We are also each teaching our own class, plus these 2 sessions of Ms. La’s class, two of Mr,. Triet’s class on health and safety (sounds as if there is a lot about PPE in that one — maybe we’ll do body mapping), one in Vinh’s class on labor relations, and then the Journal Club and…
Cafe LaRotonde
We were going to meet Lien Hoang, the journalist, at the Cafe La Rotonde at 77b Ham Nghi but it has been closed. The sign remains. Must have been quite a place.
You can’t quite hear the music or the clink of tea cups…

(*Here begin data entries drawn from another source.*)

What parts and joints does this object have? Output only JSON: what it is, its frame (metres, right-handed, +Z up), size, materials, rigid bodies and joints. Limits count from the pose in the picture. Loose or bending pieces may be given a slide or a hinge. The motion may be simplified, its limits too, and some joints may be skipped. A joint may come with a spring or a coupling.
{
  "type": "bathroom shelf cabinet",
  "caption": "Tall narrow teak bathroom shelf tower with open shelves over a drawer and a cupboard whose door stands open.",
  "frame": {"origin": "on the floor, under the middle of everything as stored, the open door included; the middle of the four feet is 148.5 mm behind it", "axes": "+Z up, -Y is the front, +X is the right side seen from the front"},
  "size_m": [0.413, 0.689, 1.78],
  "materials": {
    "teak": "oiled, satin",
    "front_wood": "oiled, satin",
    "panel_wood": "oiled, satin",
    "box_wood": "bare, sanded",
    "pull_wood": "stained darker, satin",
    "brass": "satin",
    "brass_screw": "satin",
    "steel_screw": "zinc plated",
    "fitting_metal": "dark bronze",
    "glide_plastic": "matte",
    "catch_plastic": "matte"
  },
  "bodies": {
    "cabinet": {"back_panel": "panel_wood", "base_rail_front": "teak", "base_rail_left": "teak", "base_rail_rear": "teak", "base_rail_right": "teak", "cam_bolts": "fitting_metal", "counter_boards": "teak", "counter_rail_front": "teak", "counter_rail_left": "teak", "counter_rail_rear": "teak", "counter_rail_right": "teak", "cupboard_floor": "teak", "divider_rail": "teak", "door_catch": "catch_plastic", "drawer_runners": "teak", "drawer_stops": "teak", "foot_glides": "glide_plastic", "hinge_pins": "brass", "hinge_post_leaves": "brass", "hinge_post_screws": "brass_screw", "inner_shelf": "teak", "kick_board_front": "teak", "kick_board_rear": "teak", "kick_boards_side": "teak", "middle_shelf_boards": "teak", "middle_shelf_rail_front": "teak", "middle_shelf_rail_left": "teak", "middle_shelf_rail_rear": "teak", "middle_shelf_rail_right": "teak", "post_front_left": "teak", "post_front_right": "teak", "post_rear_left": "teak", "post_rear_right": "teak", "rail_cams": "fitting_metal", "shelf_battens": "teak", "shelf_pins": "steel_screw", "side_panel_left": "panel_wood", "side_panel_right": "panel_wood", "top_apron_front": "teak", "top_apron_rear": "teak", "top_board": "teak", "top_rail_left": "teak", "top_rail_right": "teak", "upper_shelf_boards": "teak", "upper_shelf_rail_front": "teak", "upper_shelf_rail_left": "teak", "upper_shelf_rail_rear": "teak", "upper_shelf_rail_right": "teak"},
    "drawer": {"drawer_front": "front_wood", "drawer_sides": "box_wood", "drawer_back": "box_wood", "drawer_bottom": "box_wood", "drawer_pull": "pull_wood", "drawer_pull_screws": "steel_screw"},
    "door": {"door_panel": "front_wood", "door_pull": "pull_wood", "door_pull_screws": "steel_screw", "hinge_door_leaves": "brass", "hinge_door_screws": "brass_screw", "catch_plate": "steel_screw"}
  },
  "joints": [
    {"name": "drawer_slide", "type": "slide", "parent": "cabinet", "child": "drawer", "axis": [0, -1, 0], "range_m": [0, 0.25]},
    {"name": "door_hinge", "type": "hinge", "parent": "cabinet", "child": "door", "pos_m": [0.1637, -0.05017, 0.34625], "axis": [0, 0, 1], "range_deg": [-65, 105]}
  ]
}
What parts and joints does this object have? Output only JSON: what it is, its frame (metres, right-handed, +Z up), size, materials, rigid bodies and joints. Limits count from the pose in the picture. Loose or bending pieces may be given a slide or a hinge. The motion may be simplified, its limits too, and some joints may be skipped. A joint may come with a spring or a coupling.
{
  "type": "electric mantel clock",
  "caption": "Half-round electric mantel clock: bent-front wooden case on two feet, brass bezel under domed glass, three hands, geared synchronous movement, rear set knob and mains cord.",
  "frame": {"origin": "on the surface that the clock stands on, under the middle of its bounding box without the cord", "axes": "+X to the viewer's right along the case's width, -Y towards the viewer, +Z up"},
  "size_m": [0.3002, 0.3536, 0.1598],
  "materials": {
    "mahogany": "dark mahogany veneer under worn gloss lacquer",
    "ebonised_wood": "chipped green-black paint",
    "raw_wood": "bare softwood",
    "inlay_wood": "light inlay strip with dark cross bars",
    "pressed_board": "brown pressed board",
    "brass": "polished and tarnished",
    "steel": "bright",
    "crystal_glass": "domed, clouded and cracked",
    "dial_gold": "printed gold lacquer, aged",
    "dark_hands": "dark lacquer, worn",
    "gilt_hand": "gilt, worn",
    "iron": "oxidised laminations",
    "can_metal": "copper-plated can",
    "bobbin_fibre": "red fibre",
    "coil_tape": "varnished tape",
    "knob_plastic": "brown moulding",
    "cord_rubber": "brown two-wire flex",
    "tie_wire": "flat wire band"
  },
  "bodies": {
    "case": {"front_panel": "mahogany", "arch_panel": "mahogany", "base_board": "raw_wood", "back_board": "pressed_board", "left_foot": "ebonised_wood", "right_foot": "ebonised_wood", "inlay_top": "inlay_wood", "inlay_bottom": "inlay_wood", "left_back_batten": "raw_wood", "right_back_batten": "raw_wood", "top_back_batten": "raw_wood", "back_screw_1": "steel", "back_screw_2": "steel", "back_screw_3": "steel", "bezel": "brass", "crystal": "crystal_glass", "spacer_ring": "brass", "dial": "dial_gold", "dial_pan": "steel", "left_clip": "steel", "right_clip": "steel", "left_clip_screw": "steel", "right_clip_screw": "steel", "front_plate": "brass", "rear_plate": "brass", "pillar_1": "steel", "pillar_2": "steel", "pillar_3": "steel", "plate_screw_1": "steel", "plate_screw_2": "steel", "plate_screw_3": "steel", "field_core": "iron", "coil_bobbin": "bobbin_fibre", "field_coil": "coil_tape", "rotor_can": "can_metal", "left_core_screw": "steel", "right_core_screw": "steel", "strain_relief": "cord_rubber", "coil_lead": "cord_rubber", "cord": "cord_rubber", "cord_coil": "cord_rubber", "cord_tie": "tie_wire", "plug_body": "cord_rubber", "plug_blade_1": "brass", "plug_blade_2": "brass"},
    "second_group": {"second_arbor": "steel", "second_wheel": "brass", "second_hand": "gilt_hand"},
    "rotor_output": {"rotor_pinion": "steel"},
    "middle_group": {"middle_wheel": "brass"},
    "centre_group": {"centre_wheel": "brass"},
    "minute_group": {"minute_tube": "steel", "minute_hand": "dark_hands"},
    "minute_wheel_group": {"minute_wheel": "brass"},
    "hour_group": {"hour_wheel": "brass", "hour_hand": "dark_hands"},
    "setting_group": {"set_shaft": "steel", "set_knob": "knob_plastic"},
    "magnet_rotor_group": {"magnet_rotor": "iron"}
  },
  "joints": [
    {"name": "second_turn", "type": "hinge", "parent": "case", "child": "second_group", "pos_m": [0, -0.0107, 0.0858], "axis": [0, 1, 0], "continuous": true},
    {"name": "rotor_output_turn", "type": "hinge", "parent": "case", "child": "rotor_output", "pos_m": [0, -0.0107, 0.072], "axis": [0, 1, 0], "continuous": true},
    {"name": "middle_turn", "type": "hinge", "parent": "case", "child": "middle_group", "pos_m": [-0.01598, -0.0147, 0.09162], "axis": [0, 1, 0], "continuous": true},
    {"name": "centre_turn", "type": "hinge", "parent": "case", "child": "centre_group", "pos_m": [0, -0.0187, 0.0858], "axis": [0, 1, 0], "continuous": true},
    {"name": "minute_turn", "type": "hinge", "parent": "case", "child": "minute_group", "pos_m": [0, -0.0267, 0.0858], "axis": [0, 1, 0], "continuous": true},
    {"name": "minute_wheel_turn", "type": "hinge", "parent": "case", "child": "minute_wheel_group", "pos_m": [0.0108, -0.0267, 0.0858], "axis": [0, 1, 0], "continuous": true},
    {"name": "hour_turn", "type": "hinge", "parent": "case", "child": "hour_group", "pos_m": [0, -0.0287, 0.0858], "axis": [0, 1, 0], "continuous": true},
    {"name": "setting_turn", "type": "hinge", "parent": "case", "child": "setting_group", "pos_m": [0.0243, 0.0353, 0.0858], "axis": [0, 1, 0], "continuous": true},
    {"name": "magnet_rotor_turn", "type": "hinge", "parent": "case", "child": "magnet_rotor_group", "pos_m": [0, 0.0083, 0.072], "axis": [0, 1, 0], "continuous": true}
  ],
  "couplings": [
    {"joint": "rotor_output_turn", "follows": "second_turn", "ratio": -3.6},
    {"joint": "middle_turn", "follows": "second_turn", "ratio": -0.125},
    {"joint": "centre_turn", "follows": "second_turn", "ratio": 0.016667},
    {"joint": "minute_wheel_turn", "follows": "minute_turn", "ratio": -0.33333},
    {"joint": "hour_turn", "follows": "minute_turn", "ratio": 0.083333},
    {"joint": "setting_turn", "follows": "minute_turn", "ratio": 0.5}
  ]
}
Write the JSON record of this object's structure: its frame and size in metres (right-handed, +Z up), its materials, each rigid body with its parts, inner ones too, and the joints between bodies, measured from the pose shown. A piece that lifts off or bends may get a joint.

Every morning we hear “Mo, Hai!” — one, two! – outside our door, and walking to class we go past groups of about 40 students in various degrees of military clothing and equipment. This has been going on all month. They are getting military training. First they were trying on their uniforms, then marching, giving each other orders, learning to bandage heads and legs and arms, then taking guns apart and putting them back together, then stalking along with their guns through what looks like high grass, and also creeping along on their stomachs with their guns pointed. The teachers are mostly older men wearing uniforms with a certain amount of red and gold decoration.
It is definitely something to think about, as the Ken Burns movie impresses its version of the war into the setting plastic of popular memory, when you have to step over girls racing to beat each other assembling rifles, on the way to breakfast…
The “V” with fingers stands for Viet Nam, I was told. Also “victory,” and so maybe the upside down “v” that the boy is displaying is like that whispered comment made to me once when I remarked on how hard the students worked: “That’s why we won.” In this case, the teacher saw me taking a photo and invited me, quite effectively, to be part of the picture, which was exactly the right thing to do. I am happy to be in this picture, flashing the V sign.
Thanks very much for this. Once again, your parents would be proud.